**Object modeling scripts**
——

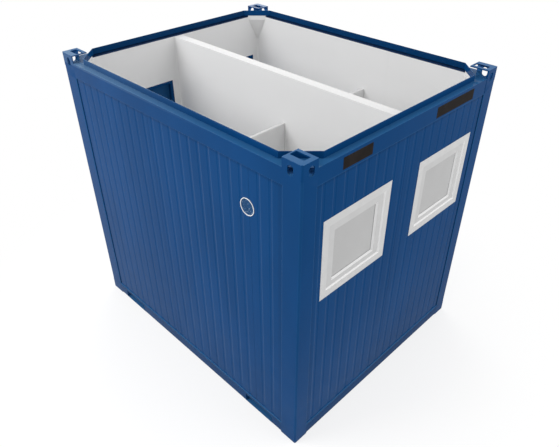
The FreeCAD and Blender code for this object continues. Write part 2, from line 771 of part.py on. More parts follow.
below = ("sill_top", "door_head")
for tag, along in (
    ("vent", (DOORS["1"] + " + door_wide", END_RUN[1])),
    ("middle", (DOORS["2"] + " + door_wide", DOORS["1"])),
    ("plain", (END_RUN[0], DOORS["2"])),
):
    node(slab("wall_door_end_" + tag, "door_end", along, WALL_DEEP, below),
         "wall_door_end_" + tag)
head = slab("wall_door_end_head_core", "door_end", END_RUN, WALL_DEEP,
            ("door_head", "wall_top"))
tools = corner_notches("wall_door_end_head_notch", ("door_vent", "door_plain"), HEAD_UP)
node(cut("wall_door_end_head", head, fuse("wall_door_end_head_tools", tools)),
     "wall_door_end_head")


def lever(tag, name, spot, outside):
    """One side's back plate, lock cylinder and lever, as loose pieces."""
    level = "handle_level"
    face = "leaf_front" if outside else "leaf_back"
    away = "-" if outside else "+"

    def reach(near, far):
        """A depth range between two distances from the leaf's face."""
        pair = ["( %s %s ( %s ) )" % (face, away, item) for item in (near, far)]
        return tuple(reversed(pair)) if outside else tuple(pair)

    arm = DOC.addObject("Part::Cylinder", name + "_arm")
    arm.setExpression("Radius", bind("lever_r"))
    arm.setExpression("Height", bind("lever_long"))
    put(arm, "door_end", spot, "%s %s lever_stand" % (face, away), level,
        Rotation(Vector(0, 1, 0), 90))
    elbow = DOC.addObject("Part::Sphere", name + "_elbow")
    elbow.setExpression("Radius", bind("lever_r"))
    put(elbow, "door_end", spot, "%s %s lever_stand" % (face, away), level)
    return [
        slab(name + "_plate", "door_end",
             (spot + " - plate_wide / 2", spot + " + plate_wide / 2"),
             reach("0", "plate_deep"),
             (level + " - plate_down", level + " + plate_up")),
        face_hole(name + "_neck", "door_end", spot, level, "lever_r",
                  reach("plate_deep / 2", "lever_stand")),
        face_hole(name + "_lock", "door_end", spot, level + " - lock_drop", "lock_r",
                  reach("plate_deep / 2", "lock_stand")),
        arm,
        elbow,
    ]


for tag, start in DOORS.items():
    name = "door_%s" % tag
    end = "( %s + door_wide )" % start
    frame = DOC.addObject("PartDesign::Body", name + "_casing")
    outer = ((start, "sill_top"), (end, "door_head"))

    def inner(inset, start=start, end=end):
        return (
            (start + " + " + inset, "floor_top + " + inset),
            (end + " - ( %s )" % inset, "door_head - ( %s )" % inset),
        )

    pad(frame, ring_sketch(frame, name + "_casing_ring", outer, inner("frame_face")),
        "wall_face - frame_front")
    pad(frame, ring_sketch(frame, name + "_stop_ring", outer, inner("frame_face + stop_wide")),
        "wall_face - leaf_back - stop_gap")
    put(frame, "door_end", "0", "wall_face", "0", OUTWARD)

    latch_edge = "( %s + frame_face + latch_gap )" % start
    hinge_edge = "( %s - frame_face - hinge_gap )" % end
    axis = "( %s + hinge_out )" % hinge_edge
    fixed, moving, bores = [frame], [], []
    for place, level in (
        ("low", "leaf_low + hinge_inset"),
        ("middle", "( leaf_low + leaf_high ) / 2"),
        ("high", "leaf_high - hinge_inset"),
    ):
        hinge = "%s_hinge_%s" % (name, place)
        lower = ("%s - knuckle_gap / 2 - knuckle_tall" % level, "%s - knuckle_gap / 2" % level)
        upper = ("%s + knuckle_gap / 2" % level, "%s + knuckle_gap / 2 + knuckle_tall" % level)

        def barrel(part, radius, up):
            piece = DOC.addObject("Part::Cylinder", hinge + part)
            piece.setExpression("Radius", bind(radius))
            piece.setExpression("Height", bind("( %s ) - ( %s )" % (up[1], up[0])))
            return put(piece, "door_end", axis, "hinge_front", up[0])

        fixed += [
            barrel("_fixed", "knuckle_r", lower),
            barrel("_pin", "pin_r", (lower[0], upper[1])),
            slab(hinge + "_arm", "door_end", (axis, axis + " + knuckle_r"),
                 ("hinge_front", "frame_front"), lower),
        ]
        moving += [
            barrel("_moving", "knuckle_r", upper),
            slab(hinge + "_plate", "door_end",
                 (axis + " - hinge_out - hinge_arm", axis),
                 ("leaf_front - hinge_plate", "leaf_front"), upper),
        ]
        bores.append(
            barrel("_bore", "pin_r + pin_play",
                   (upper[0] + " - knuckle_gap", upper[1] + " + knuckle_gap"))
        )
    node(fuse(name + "_frame", fixed), name + "_frame")

    panel = slab(name + "_panel", "door_end", (latch_edge, hinge_edge),
                 ("leaf_front", "leaf_back"), ("leaf_low", "leaf_high"))
    spot = "( %s + backset )" % latch_edge
    bores.append(
        face_hole(name + "_spindle_hole", "door_end", spot, "handle_level",
                  "spindle_r + pin_play", ("0", "leaf_back + leaf"))
    )
    node(cut(name + "_leaf", fuse(name + "_leaf_blank", [panel] + moving),
             fuse(name + "_bores", bores)), name + "_leaf")
    spindle = face_hole(
        name + "_spindle", "door_end", spot, "handle_level", "spindle_r",
        ("leaf_front - plate_deep", "leaf_back + plate_deep"),
    )
    node(
        fuse(name + "_handle",
             lever(tag, name + "_outside", spot, True)
             + lever(tag, name + "_inside", spot, False) + [spindle]),
        name + "_handle",
    )

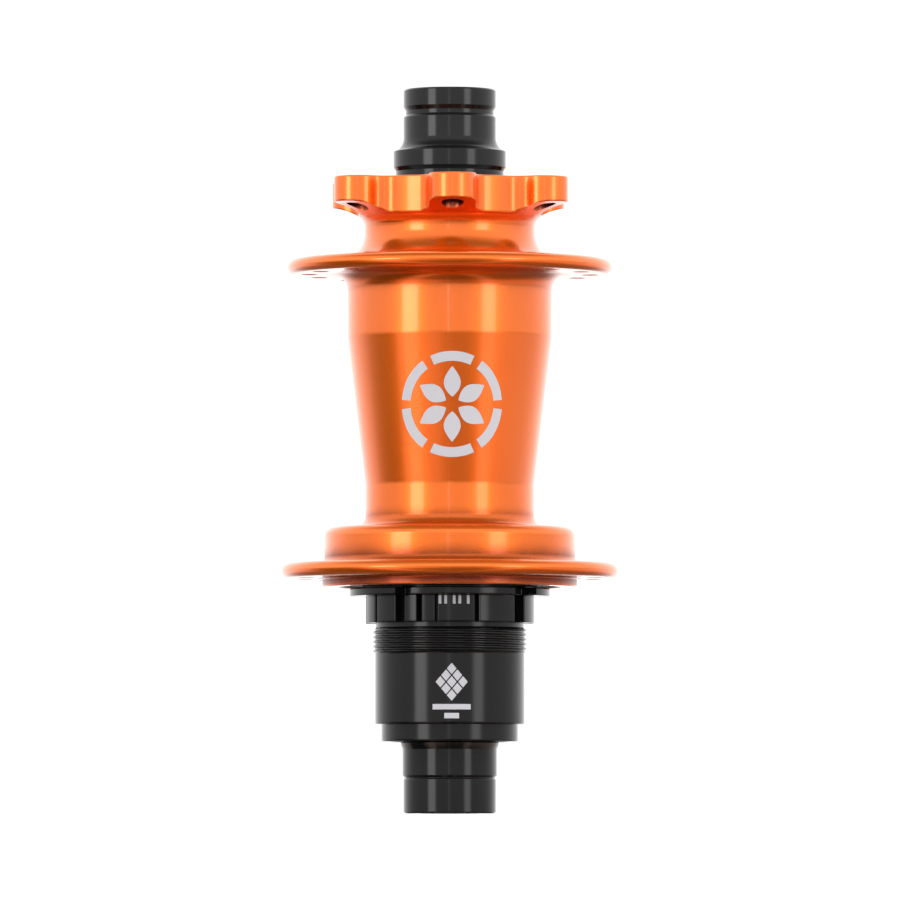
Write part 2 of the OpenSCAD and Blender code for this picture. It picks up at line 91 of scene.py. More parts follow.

——

**WRITTEN TASK**
Please output every record, keeping each line exact.

**RESPONSE TO THE TASK**
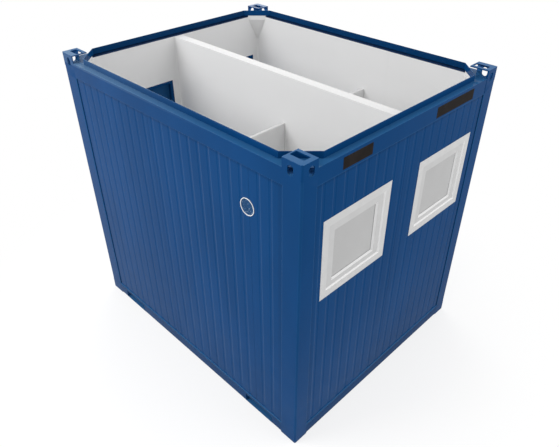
The FreeCAD and Blender code for this object continues. Write part 2, from line 771 of part.py on. More parts follow.
below = ("sill_top", "door_head")
for tag, along in (
    ("vent", (DOORS["1"] + " + door_wide", END_RUN[1])),
    ("middle", (DOORS["2"] + " + door_wide", DOORS["1"])),
    ("plain", (END_RUN[0], DOORS["2"])),
):
    node(slab("wall_door_end_" + tag, "door_end", along, WALL_DEEP, below),
         "wall_door_end_" + tag)
head = slab("wall_door_end_head_core", "door_end", END_RUN, WALL_DEEP,
            ("door_head", "wall_top"))
tools = corner_notches("wall_door_end_head_notch", ("door_vent", "door_plain"), HEAD_UP)
node(cut("wall_door_end_head", head, fuse("wall_door_end_head_tools", tools)),
     "wall_door_end_head")


def lever(tag, name, spot, outside):
    """One side's back plate, lock cylinder and lever, as loose pieces."""
    level = "handle_level"
    face = "leaf_front" if outside else "leaf_back"
    away = "-" if outside else "+"

    def reach(near, far):
        """A depth range between two distances from the leaf's face."""
        pair = ["( %s %s ( %s ) )" % (face, away, item) for item in (near, far)]
        return tuple(reversed(pair)) if outside else tuple(pair)

    arm = DOC.addObject("Part::Cylinder", name + "_arm")
    arm.setExpression("Radius", bind("lever_r"))
    arm.setExpression("Height", bind("lever_long"))
    put(arm, "door_end", spot, "%s %s lever_stand" % (face, away), level,
        Rotation(Vector(0, 1, 0), 90))
    elbow = DOC.addObject("Part::Sphere", name + "_elbow")
    elbow.setExpression("Radius", bind("lever_r"))
    put(elbow, "door_end", spot, "%s %s lever_stand" % (face, away), level)
    return [
        slab(name + "_plate", "door_end",
             (spot + " - plate_wide / 2", spot + " + plate_wide / 2"),
             reach("0", "plate_deep"),
             (level + " - plate_down", level + " + plate_up")),
        face_hole(name + "_neck", "door_end", spot, level, "lever_r",
                  reach("plate_deep / 2", "lever_stand")),
        face_hole(name + "_lock", "door_end", spot, level + " - lock_drop", "lock_r",
                  reach("plate_deep / 2", "lock_stand")),
        arm,
        elbow,
    ]


for tag, start in DOORS.items():
    name = "door_%s" % tag
    end = "( %s + door_wide )" % start
    frame = DOC.addObject("PartDesign::Body", name + "_casing")
    outer = ((start, "sill_top"), (end, "door_head"))

    def inner(inset, start=start, end=end):
        return (
            (start + " + " + inset, "floor_top + " + inset),
            (end + " - ( %s )" % inset, "door_head - ( %s )" % inset),
        )

    pad(frame, ring_sketch(frame, name + "_casing_ring", outer, inner("frame_face")),
        "wall_face - frame_front")
    pad(frame, ring_sketch(frame, name + "_stop_ring", outer, inner("frame_face + stop_wide")),
        "wall_face - leaf_back - stop_gap")
    put(frame, "door_end", "0", "wall_face", "0", OUTWARD)

    latch_edge = "( %s + frame_face + latch_gap )" % start
    hinge_edge = "( %s - frame_face - hinge_gap )" % end
    axis = "( %s + hinge_out )" % hinge_edge
    fixed, moving, bores = [frame], [], []
    for place, level in (
        ("low", "leaf_low + hinge_inset"),
        ("middle", "( leaf_low + leaf_high ) / 2"),
        ("high", "leaf_high - hinge_inset"),
    ):
        hinge = "%s_hinge_%s" % (name, place)
        lower = ("%s - knuckle_gap / 2 - knuckle_tall" % level, "%s - knuckle_gap / 2" % level)
        upper = ("%s + knuckle_gap / 2" % level, "%s + knuckle_gap / 2 + knuckle_tall" % level)

        def barrel(part, radius, up):
            piece = DOC.addObject("Part::Cylinder", hinge + part)
            piece.setExpression("Radius", bind(radius))
            piece.setExpression("Height", bind("( %s ) - ( %s )" % (up[1], up[0])))
            return put(piece, "door_end", axis, "hinge_front", up[0])

        fixed += [
            barrel("_fixed", "knuckle_r", lower),
            barrel("_pin", "pin_r", (lower[0], upper[1])),
            slab(hinge + "_arm", "door_end", (axis, axis + " + knuckle_r"),
                 ("hinge_front", "frame_front"), lower),
        ]
        moving += [
            barrel("_moving", "knuckle_r", upper),
            slab(hinge + "_plate", "door_end",
                 (axis + " - hinge_out - hinge_arm", axis),
                 ("leaf_front - hinge_plate", "leaf_front"), upper),
        ]
        bores.append(
            barrel("_bore", "pin_r + pin_play",
                   (upper[0] + " - knuckle_gap", upper[1] + " + knuckle_gap"))
        )
    node(fuse(name + "_frame", fixed), name + "_frame")

    panel = slab(name + "_panel", "door_end", (latch_edge, hinge_edge),
                 ("leaf_front", "leaf_back"), ("leaf_low", "leaf_high"))
    spot = "( %s + backset )" % latch_edge
    bores.append(
        face_hole(name + "_spindle_hole", "door_end", spot, "handle_level",
                  "spindle_r + pin_play", ("0", "leaf_back + leaf"))
    )
    node(cut(name + "_leaf", fuse(name + "_leaf_blank", [panel] + moving),
             fuse(name + "_bores", bores)), name + "_leaf")
    spindle = face_hole(
        name + "_spindle", "door_end", spot, "handle_level", "spindle_r",
        ("leaf_front - plate_deep", "leaf_back + plate_deep"),
    )
    node(
        fuse(name + "_handle",
             lever(tag, name + "_outside", spot, True)
             + lever(tag, name + "_inside", spot, False) + [spindle]),
        name + "_handle",
    )

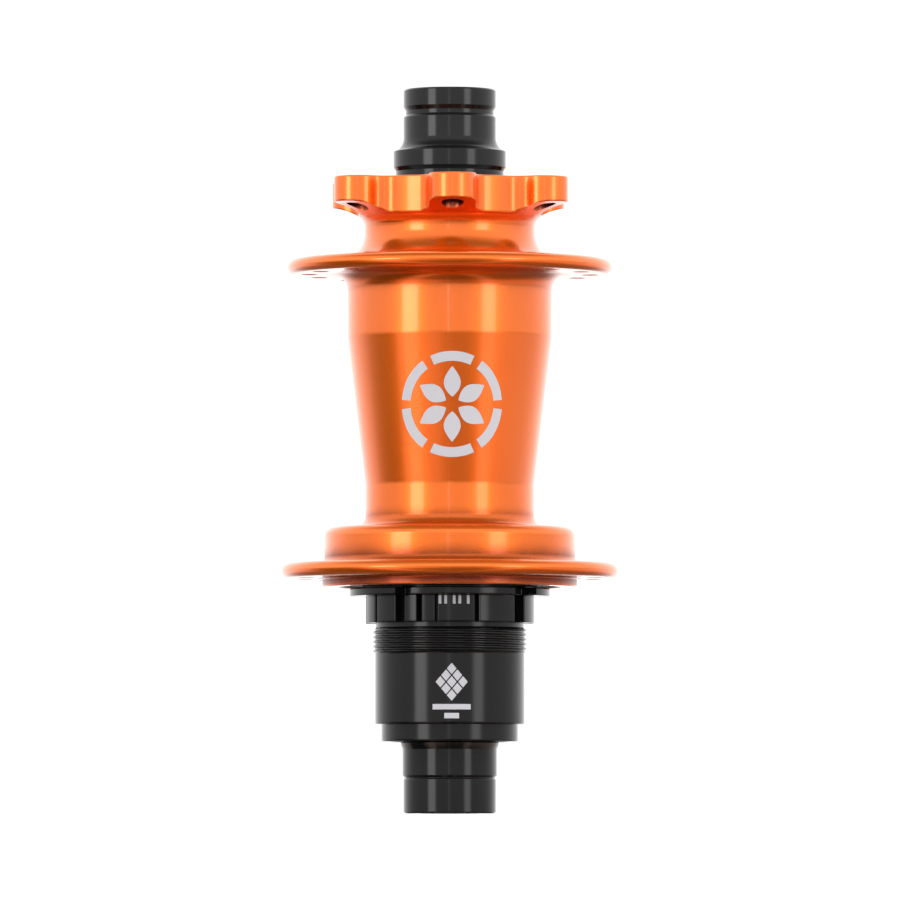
Write part 2 of the OpenSCAD and Blender code for this picture. It picks up at line 91 of scene.py. More parts follow.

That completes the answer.